What we chose at Exotel
We will share our experience of using ES service at Exotel. We started using the ES service to launch our production ElasticSearch cluster. It was only later that we realised that ElasticSearch does not support basic authentication (username/password) to access Kibana (ElasticSearch User Interface). It supports IP-based AccessPolicy but then the AccessPolicy needs to be updated every time the IP address changes. Although can work around these limitations, it would be great if ES service could support such a feature out of the box.
From a cost perspective, you will be paying roughly 1 – 1.5% of the EC2 instance price for every EC2 instance launched as part of ElasticSearch cluster. The table below explains the cost difference between ES service managed cluster (vs) self-managed ElasticSearch cluster. The table clearly shows that running our own ElasticSearch cluster is more cost effective. At Exotel, gross margins are everyone’s business, even an engineer’s. So optimising cost is always a high priority item. For this reason, we stopped using ES service and launched our own ES cluster.
The downside to this approach is that we need to setup monitoring and alert system to monitor and manage ElasticSearch cluster that ES service provides out of the box. For high availability, Replication factor for the ElasticSearch cluster is set appropriately, and they are multiple EC2 instances in the cluster. So a single node failure will not bring the entire cluster down. Note that ES service offers additional features like Automated snapshots. But, our use case does not demand these features.

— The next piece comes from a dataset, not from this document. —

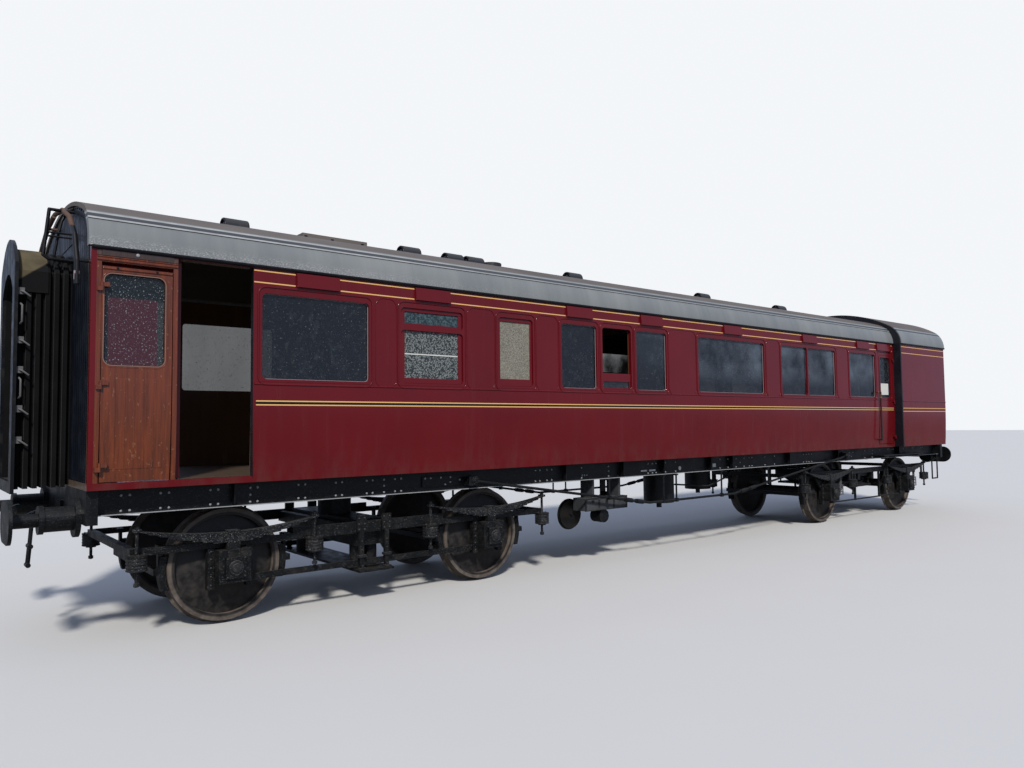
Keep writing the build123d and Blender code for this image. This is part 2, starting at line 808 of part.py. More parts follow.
members = [cross_bearer(placed(offset)) for offset, placed in bearers]
for y in (-long_y, long_y):
    members.append(block(frame_x0 + headstock_thick, frame_x1 - headstock_thick, y - long_width / 2,
                         y + long_width / 2,
                         up(cross_head) + seat_gap, up(side_foot)))
for station in bogie_stations.values():
    x = at(station)
    bolster = cross_bearer(x - bolster_span) + cross_bearer(x + bolster_span)
    bolster = bolster + block(x - bolster_span, x + bolster_span, -long_y, long_y, up(member_foot),
                              up(member_foot + 40))
    bolster = bolster + tube((x, 0, up(pivot_height + pivot_gap)), (x, 0, up(member_foot + 10)),
                             pivot_radius)
    members.append(bolster)
write("underframe_members", members)

# Truss rods with their posts: offset from the middle of the frame, height of the rod
truss_y = solebar_face + 20
truss_points = [(-4291, 1200), (-1251, 735), (709, 735), (4199, 1200)]
truss_radius = 17
truss_posts = [-2051, -951, -671, 399, 1659]
foot_half = 30
collar_half = 22
buckle_shares = (0.86, 0.93)
anchor_reach = 620


def rod_height(offset):
    for (x0, z0), (x1, z1) in zip(truss_points, truss_points[1:]):
        if x0 <= offset <= x1:
            return z0 + (z1 - z0) * (offset - x0) / (x1 - x0)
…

|Elastic Search service||Self-managed Elastic Search Cluster|
|Reserved Instance||–||Yes (1-year term, paid all upfront)|
|EC2 Instance pricing||$0.980||$0.353|
|Cluster cost per month (31 days)||$2187.36||$787.89|
Overall, EMR and ES are great services and do a fabulous job of cluster management. But, as engineers ourselves, we believe you should know about these subtle but critical differences before using these services. We hope this information will help you to take a better decision about using these AWS services.